I’ve also had the great fortune to meet a guitar player by the name of Jahson Saunders. I was walking in the park one day and heard this great acoustic guitar playing, I peered over the park’s shrubs and lo and behold, there was Jahson playing. I quickly introduced myself, and a week later he came over my house and we had written three songs together, two of which will appear on my new album coming out next year.
Most notably though, I’ve collaborated heavily with Jamie Myerson who has co-produced and engineered all of my solo work. That process is a little different, as I’m usually coming to him with a fully formed song, and we team up to polish it up and finish it off.

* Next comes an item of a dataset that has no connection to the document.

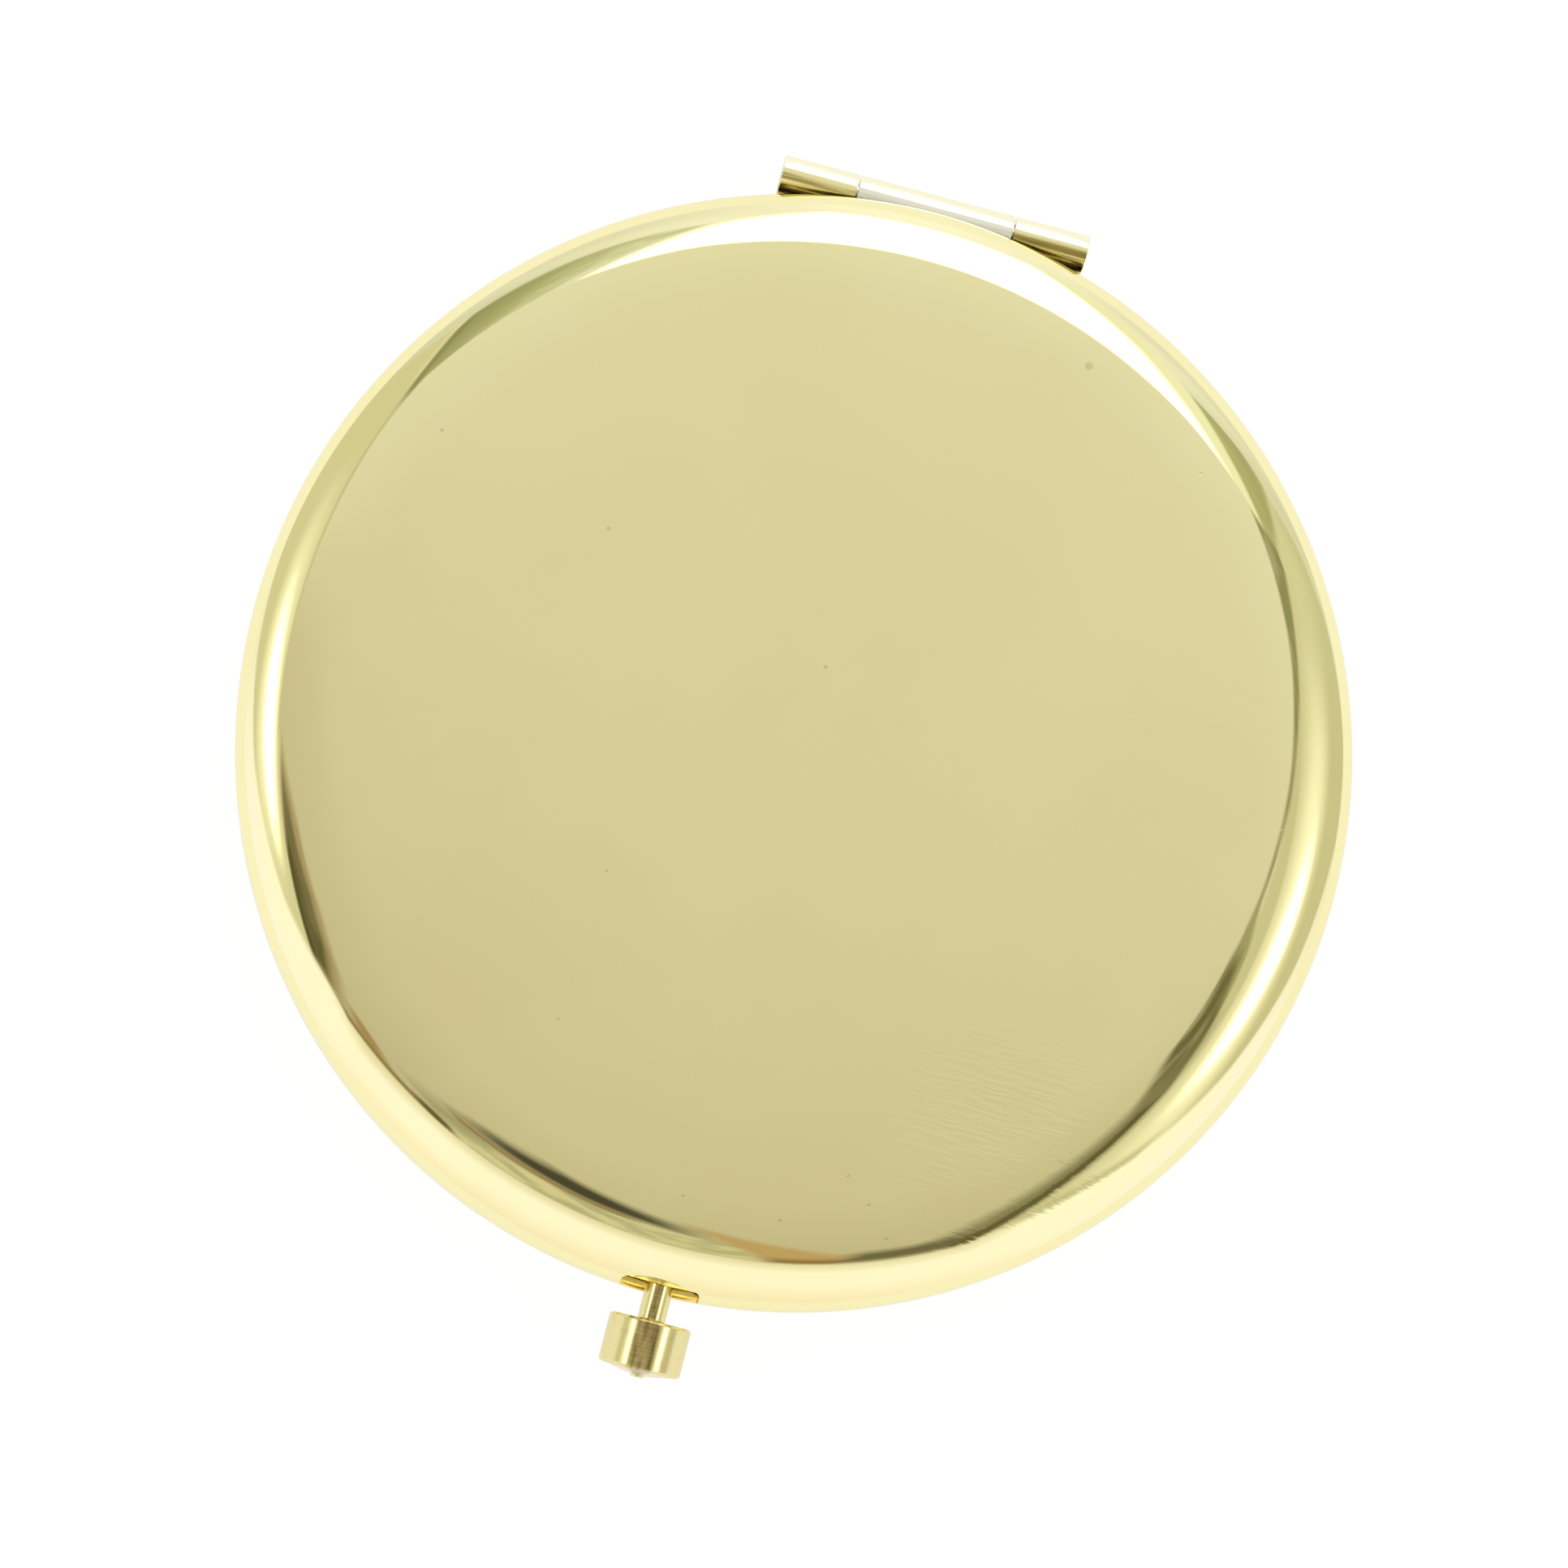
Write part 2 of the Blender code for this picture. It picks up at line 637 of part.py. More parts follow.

Jamie is another artist who paints with a broad stroke and always has good ideas. We have a lot of common ground musically and when we put our heads together, the results always blow me away.
Exposed Vocals: Please discuss how you respond to and interact with fans
Marc: Connection is vital. We need to rely on each other and interact with one another. You know, there’s musicians out there like BANKS who has a designated cell phone just for fans to call her on. I think that is so cool, and such an act of love. I think my most vital interaction with people is my work. If you listen to the songs, you really get to know me and you also find yourself in them too. That connection helps us understand we’re all more alike than we are different. That’s a large part of why I do what I do. In addition to the songs though, tweet me, hashtag me, Instagram me, I’m here, I’ll respond.
Exposed Vocals: What advice would you have for someone wanting to follow in your footsteps?
Marc: Do it for love, not for reward and certainly not for fame. Set out to make something wonderful. Follow intuition, take risks, and commit to serving your artistic integrity. Keep your focus on making great art.
Exposed Vocals: Any last-minute shout outs?
Marc: Congratulations to my fellow SNJ Millennials 30 Under 30 Award winners this year. I look forward to celebrating with you all in November!
Also, all my love to anyone who listens to my music – you’ll never know how much that means to me. I hope you all find a special place in heart for my songs.